Thankfully, though, Suburgatory managed to right the ship in “The Great Compromise”, the penultimate episode of the show’s auspicious debut season. Most notably, the “Eden is carrying Noah’s baby” plot came back down-to-earth after being launched on a rocket into Hack-y Sitcom Land last week. Though I like the fact that the show is showcasing a different kind of parenting in surrogacy, it didn’t have remotely the amount of pathos and weight needed to have an impact before tonight. The entire point of Suburgatory is that there’s more to a person, place, or situation than meets the eye, that there’s hidden depth to things that you wouldn’t expect there to be; tonight, the depth in the Eden/Noah/George plot got teased out a lot more and it hit a lot harder as a result. Instead of focusing on how ooey-gooey George felt for Eden or the awkwardness that he felt in the situation, it expanded and included more nuance to such a delicate ordeal. Granted, Suburgatory is still a sitcom, but it’s best when treating its characters like three-dimensional people; for example, having Noah break his manic, emotional facade to show off vulnerability at the thought of his child not knowing him that well brought a nice amount of reality to the situation. And it made the character, one of the loudest in volume, writing, and color, a little more human and relatable, a man that gets the way he does because of how deeply he cares about something. Keeping him tethered like this makes his behavior in general a little more understandable; rather than simply have him come off as overbearing or melodramatic, we know there’s a reason behind the intensity, a source for the behavior that is rooted in insecurity and pain.
George and Eden moving in together came off a little too sitcom-y, but it gave us a chance to fast track their romance and cut through the gushy stuff to get to some real issues. They say you never know someone until you move in with them and it showed here, Eden’s outspoken attitude and rank diet clashing with George’s lone wolf tendencies. It may not have been the ideal way to get to that conclusion, but having your new girlfriend pregnant with your friend’s child isn’t exactly ideal, either; I do like that George may have found somebody to be happy with and tonight gave more insight into their actual dynamic, not the dynamic they have at the beginning of a relationship. It also hit on underlying issues, particularly for George, as Mr. Altman just isn’t used to sharing space with somebody else. His wife has been gone for so long and there hasn’t been another serious relationship yet, so George is having to adjust to three major life events at once: pregnancy, a new(ish) relationship, and someone moving into his house. As expected, it made him feel smothered and bore upon, especially once it related to Tessa.
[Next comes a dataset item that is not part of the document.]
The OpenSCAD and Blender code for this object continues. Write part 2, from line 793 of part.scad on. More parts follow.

She resented having a new pseudo mother figure and I think on some level, George resented having to bring a pseudo mother figure into the mix, due to the amount of control he’s had on parental decisions being disrupted and the reminder that Tessa’s mother left the family and neither has quite healed from it yet.
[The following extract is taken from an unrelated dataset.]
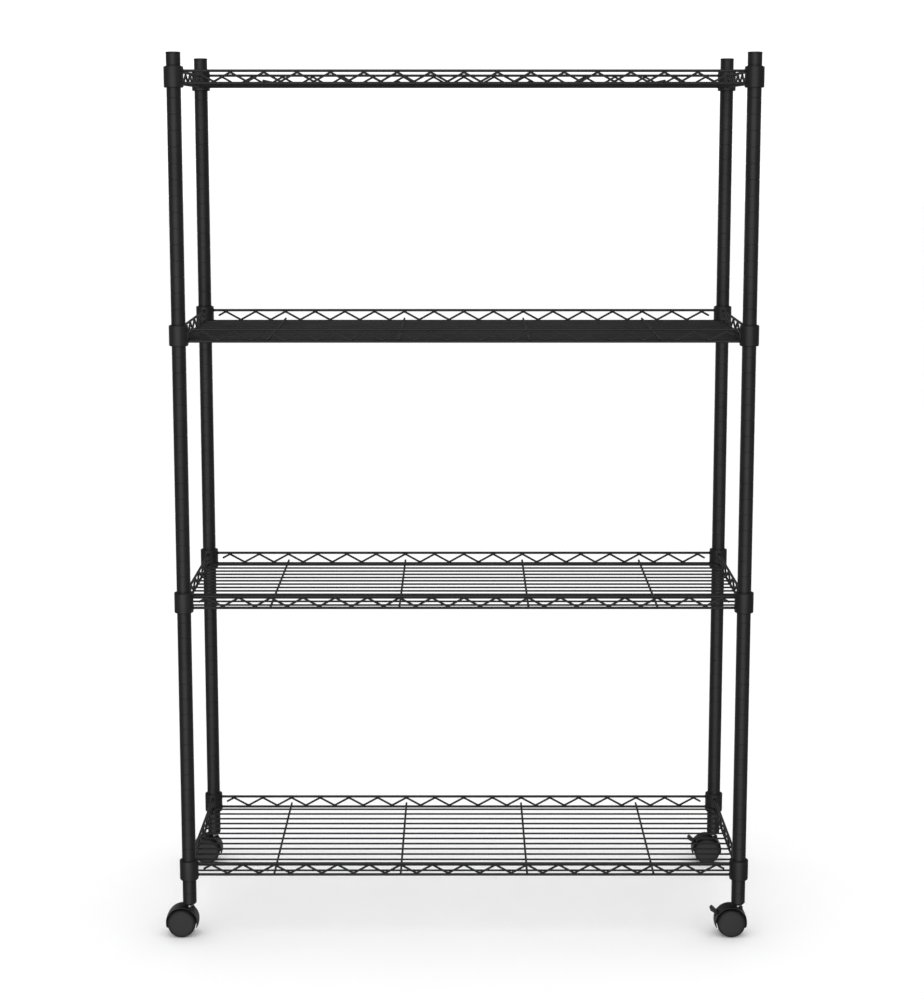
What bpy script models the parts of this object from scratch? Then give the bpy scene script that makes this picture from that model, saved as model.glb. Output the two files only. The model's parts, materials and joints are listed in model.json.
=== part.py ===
"""Four-shelf wire cart on twin-wheel casters. Metres, +Z up, X along the shelves, Y across them.

The origin lies on the floor, midway between the four posts. Each shelf is a welded wire frame with a
collar at every corner, and a welded wire mat on it. The collars wedge on tapered sleeves clipped round
the posts, so a shelf lifts off upwards. Each post stands on a caster that swivels about the post's axis.
"""

import math

import bmesh
import bpy
from mathutils import Matrix

# Overall size, over the corner collars and over the post caps
SHELF_LENGTH = 0.9144
SHELF_DEPTH = 0.3556
TOTAL_HEIGHT = 1.405
# Height of each shelf's upper rim wire, from the top shelf down
SHELF_HEIGHTS = (1.3762, 0.9808, 0.5578, 0.1180)

# Running clearance between neighbouring pieces
GAP = 0.0003
# Sides of a turned piece, with a flat facing each shelf edge, and of a wheel, with a flat on the floor
ROUND_SIDES = 12
WHEEL_SIDES = 16
# Faces of a turned piece that meet below this angle, in degrees, are shaded as one
SMOOTH_ANGLE = 40

# Posts: tube, cap and threaded foot
POST_RADIUS = 0.011
POST_WALL = 0.0012
CAP_RADIUS = 0.0115
CAP_THICKNESS = 0.003
PLUG_LENGTH = 0.012
FOOT_BOTTOM = 0.0505
FOOT_FLANGE = 0.0055
FOOT_CHAMFER = 0.0022
FOOT_PLUG_TOP = 0.075

# Shelf frame: wires stand in as square bars of the same section area
WIRE_SQUARE = math.sqrt(math.pi) / 2
RIM_WIRE = 0.0040 * WIRE_SQUARE
ZIGZAG_WIRE = 0.0032 * WIRE_SQUARE
MAT_WIRE = 0.0027 * WIRE_SQUARE
CROSS_WIRE = 0.0032 * WIRE_SQUARE
RIM_SPACING = 0.0185
ZIGZAG_PITCH = 0.0508
LONG_PEAKS = 17
SHORT_PEAKS = 6

# Mat: long wires along X, cross wires on top of them that reach past the long rims
MAT_WIRES = 13
MAT_PITCH = 0.0244
CROSS_WIRE_PLACES = (-0.3048, -0.1016, 0.1016, 0.3048)
CROSS_OVERHANG = 0.009
WELD_DEPTH = 0.0003

# Collar and the tapered sleeve in it, both wider towards the bottom
COLLAR_RADIUS = 0.015
COLLAR_ABOVE_RIM = 0.0056
COLLAR_BELOW_RIM = 0.0068
COLLAR_CHAMFER_HEIGHT = 0.0026
COLLAR_CHAMFER_WIDTH = 0.0012
RIM_END_IN_COLLAR = 0.0135
SLEEVE_TOP_RADIUS = 0.0123
SLEEVE_BOTTOM_RADIUS = 0.0128
SLEEVE_BORE_RADIUS = 0.01135
SLEEVE_PROUD = 0.0016
COLLAR_CLEARANCE = 0.00035

# Caster: stem on the post's axis, wheels trailing behind it
WHEEL_RADIUS = 0.0225
WHEEL_INNER_FACE = 0.0065
WHEEL_OUTER_FACE = 0.020
WHEEL_INNER_CHAMFER = 0.0010
WHEEL_SHOULDER_DROP = 0.0020
WHEEL_SHOULDER_WIDTH = 0.0040
WHEEL_DOME = 0.0012
CASTER_TRAIL = 0.012
AXLE_RADIUS = 0.003
AXLE_HALF_LENGTH = 0.0172
BORE_CLEARANCE = 0.00035
STEM_RADIUS = 0.004
STEM_BOTTOM = 0.0284
STEM_TOP = 0.0735
FENDER_OUTER = 0.026
FENDER_INNER = 0.024
FENDER_HALF_WIDTH = 0.0135
FENDER_FIRST_ANGLE = -20
FENDER_LAST_ANGLE = 200
FENDER_STEP = 20
WEB_HALF_WIDTH = 0.0062
WEB_FIRST_ANGLE = 20
WEB_LAST_ANGLE = 160
HUB_RADIUS = 0.009
HUB_FIRST_ANGLE = 200
HUB_LAST_ANGLE = 340
HUB_STEP = 35
BOSS_HALF_WIDTH = 0.0075
BOSS_LEFT = 0.0034
BOSS_TOP = 0.0464
BOSS_FIRST_ANGLE = 38
BOSS_LAST_ANGLE = 66
BOSS_STEP = 14

# Brake lever on the two right casters: it hangs on a pin between the wheels
BRAKE_PIVOT_X = -0.016
BRAKE_PIVOT_Z = 0.009
BRAKE_PIN_RADIUS = 0.0015
BRAKE_ANGLE = math.radians(142)
BRAKE_LENGTH = 0.0195
BRAKE_HALF_WIDTH = 0.0044
BRAKE_HALF_THICKNESS = 0.00275
KNUCKLE_RADIUS = 0.0034
KNUCKLE_FIRST_ANGLE = 60
KNUCKLE_LAST_ANGLE = 300
KNUCKLE_STEP = 40
PEDAL_START = 0.0098
PEDAL_HALF_WIDTH = 0.007
PEDAL_HALF_THICKNESS = 0.003
POCKET_HALF_WIDTH = 0.0048
POCKET_OUTLINE = (
    (-0.0201, 0.0181), (-0.0258, 0.0079), (-0.0195, 0.0040),
    (-0.0140, 0.0040), (-0.0114, 0.0090), (-0.0135, 0.0140),
)

POST_X = SHELF_LENGTH / 2 - COLLAR_RADIUS
POST_Y = SHELF_DEPTH / 2 - COLLAR_RADIUS
POST_TOP = TOTAL_HEIGHT - CAP_THICKNESS - GAP
POST_BOTTOM = FOOT_BOTTOM + FOOT_FLANGE + GAP
PLUG_RADIUS = POST_RADIUS - POST_WALL - GAP
WHEEL_CORNER_RADIUS = WHEEL_RADIUS / math.cos(math.pi / WHEEL_SIDES)
CORNERS = {
    "front_left": (-1, -1),
    "front_right": (1, -1),
    "rear_left": (-1, 1),
    "rear_right": (1, 1),
}
BRAKED_CORNERS = ("front_right", "rear_right")


def clear_scene():
    for thing in list(bpy.data.objects):
        bpy.data.objects.remove(thing, do_unlink=True)


def make_material(name, colour, roughness, metallic=0.0):
    material = bpy.data.materials.new(name)
    material.use_nodes = True
    shader = material.node_tree.nodes["Principled BSDF"]
    shader.inputs["Base Color"].default_value = (*colour, 1.0)
    shader.inputs["Roughness"].default_value = roughness
    shader.inputs["Metallic"].default_value = metallic
    return material


def finish_mesh(name, shape, smooth_angle=None):
    """Turn a bmesh into a mesh with outward faces, smooth where its faces meet below the angle."""
    bmesh.ops.recalc_face_normals(shape, faces=shape.faces)
    mesh = bpy.data.meshes.new(name)
    shape.to_mesh(mesh)
    shape.free()
    if smooth_angle is not None:
        mesh.shade_smooth()
        mesh.set_sharp_from_angle(angle=math.radians(smooth_angle))
    return mesh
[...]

Tessa may be resistant to change on the home front, but her aspirations took a big leap forward with the introduction of a possible summer internship at the Village Voice. It hit back on The Chatswin Chatterer, introduced early in the series, as well as gave the character something to do and a device by which to crack Eden and George’s faberge egg of a relationship. Tessa has had major ambition ever since the pilot; she wants to do big and exciting things, things that don’t take place in Chatswin and get her closer to the city. I kind of wish that they had touched on her writing more often through the season, since her time at the paper has been over for a while and her poetry didn’t exactly have a warm reception, but a summer commuting in New York can only enhance Tessa Altman in season two. Elsewhere, Lisa and Malik (or Malisa, as I referred to them earlier in the year) are figuring out their summer plans in a fun, silly D-plot that highlighted one of the best pairs on Suburgatory. Having this run concurrent with Tessa’s quest for a ticket to New York made for a nice contrast, the nerves and exasperation from Tessa not really effecting Lisa and Malik. Rather, the two just got a chance to hang out and play off of one another, weighing the decision of macrame camp or lacrosse camp, culminating in a rather sweet moment at the end of the episode.
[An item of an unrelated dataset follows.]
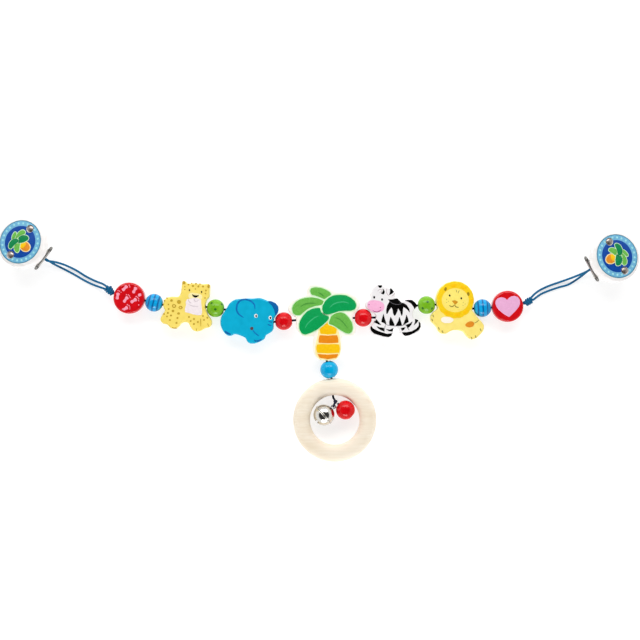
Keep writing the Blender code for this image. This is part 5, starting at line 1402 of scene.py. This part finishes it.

“The Great Compromise” was an episode about the give and take of life, about how it might not matter what you do as much as who you do it with. That those that push the hardest may be the softest on the inside, hiding their vulnerability for fear of being rejected. That living with a significant other can bring out things you didn’t know existed but that needed to be addressed to move on. It was a definite step up from last week, in terms of tone, storytelling, and general funniness, an episode that highlighted the similar journeys that its characters are undergoing. Luckily for the, they each have somebody there to help them get to where they want to go, one step at a time.
Thoughts, Quotes, & Observations:
-“I can’t feel my own goodness!”
-“She’s worried about the baby having babies?”
-“She’s got that baby wrapped around her uterus.”
-“This is it, Dalia! This is how the monkeys rose!”
-“Knot up, Malik, and find your weave.”
-“That rude ‘roo ruined my rooms.”
-“I’m gonna weave you a macrame bikini, girl.”
-My favorite gag of the entire episode was Dallas watching The X Files at the end and begging Mulder to kiss Scully. How meta.
-Second favorite gag: Eden doing a crossword on Noah’s head.
-Again, what is Sheila’s motivation here? Her own sick joy? Bitterness over her surrogacy perils? I don’t quite get her pot stirring yet.
-I loved Penuche destroying the entire house.
-Next week on Suburgatory: On the season finale, Dalia goes to Israel without Dallas, the baby shower for Noah’s baby raises a red flag for Eden, Fred surprises Sheila with a gift, and Lisa makes a discovery about her paternity.